Himmelman notes that when Keltner and Sklar (who between the two have played with the likes of Lightning Hopkins, James Taylor, Bob Dylan, Jackson Brown, Keith Richards, Carol King, George Harrison and John Lennon) get into a room, “it’s always pure magic.”
“What makes them great isn’t just their chops,” he writes. “Technical facility like they have is somewhat ubiquitous in L.A. What makes them special is their abundant and generous humanity. For them playing music is like prayer. It’s the way they express their incredulity and delight about being a spirit in a physical world–the irony of that, the pain of that.”
With Sheldon Gomberg producing at his studio, Himmelman and his accompanists cut the 12 songs in two-and-a-half days.
“We tracked live, old school. A few days later, the wonderful keyboardist Will Gramling came in and bathed several of the tunes in a sweep of honey-dripped Hammond organ. What you’ll hear on The Boat That Carries Us is what went down in that short, potent period.”
Himmelman, whose prolific body of work includes childrens music and film/TV scores as well as rock albums, insists that there’s never been a better time to create, record and disseminate it. “The miracle of pressing a button and sending master quality recordings to almost anyone on earth is overwhelming,” he declares.
Yet “the present moment is a mixed blessing for music-makers,” he adds, noting the obvious: “No one’s buying recorded music because nobody has to anymore, it’s literally streaming everywhere.”

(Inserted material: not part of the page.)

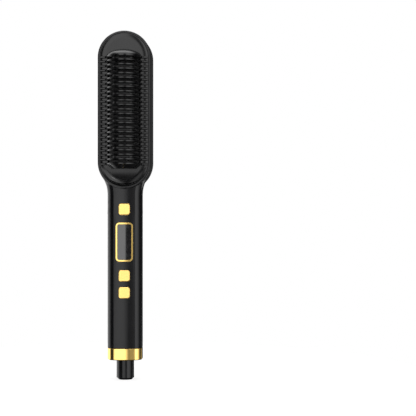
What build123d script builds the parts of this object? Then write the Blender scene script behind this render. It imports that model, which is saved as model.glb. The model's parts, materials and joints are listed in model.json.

Hence, “after some deliberating,” he’s gone the Kickstarter route in trying to raise, by Nov. 20, $36,000 to cover manufacturing, marketing and distribution costs.
“I want to continue making records–and I hope you want to continue listening to them–but I simply can’t keep doing it when no one’s paying for them,” he writes. Noting that The Boat That Carries Us was created “for the sheer love of doing so,” he’s seeking the needed financial support as well as “your support of the songs themselves,” which he feels to be “abounding in hope” and with “some soul, some low-down funkiness and some things that sound like they’d fit right in a Baptist church or a Saturday night juke joint.”
Himmelman is offering a slew of premium items to Kickstarter contributors, starting with high resolution digital files of the album titletrack and JPEG artwork for $2 donations and ending with a solo home concert for $10,000.
In between are Lee Sklar signed postcards, signed finished CDs and demo discs of Himmelman’s early Minneapolis band Sussman-Lawrence, copies of his Himmelman Family Cookbook for iPad (including such favorites as Spicy Moroccan Fish, Trinidadian Curried Chicken, traditional Israeli spiced egg Shakshouka and of course, traditional chicken soup), various t-shirts featuring his original artwork and a signed hardbound copy of his handwritten song lyrics.
Additionally, donors can spend a couple hours in Himmelman’s studio, where they can watch his famous turtle eat kale—“terrifically entertaining,” he says, “for two minutes, tops.” He’ll also perform a “Skype mini-concert,” “customize” donor instruments with his artwork, conduct a 90-minute songwriting seminar, compose an original song for a person or organization and provide a two-hour consultation using his Big Muse method of employing songwriting to increase innovative thinking, team building and leadership ability in organizations.
Himmelman has made himself available for feedback at an email address supplied on the page.
“Making a record is like building a house,” he concludes. “You have a plan and you follow it. Never have I made a record that went exactly according to plan and never have I made one that veered totally off course. It’s a process of knowing where you’re headed and being open to navigational nudges along the way. Sometimes the process takes longer–or shorter–then planned. Just letting you know.”
[The Examiner has written liner notes on Peter Himmelman CDs.]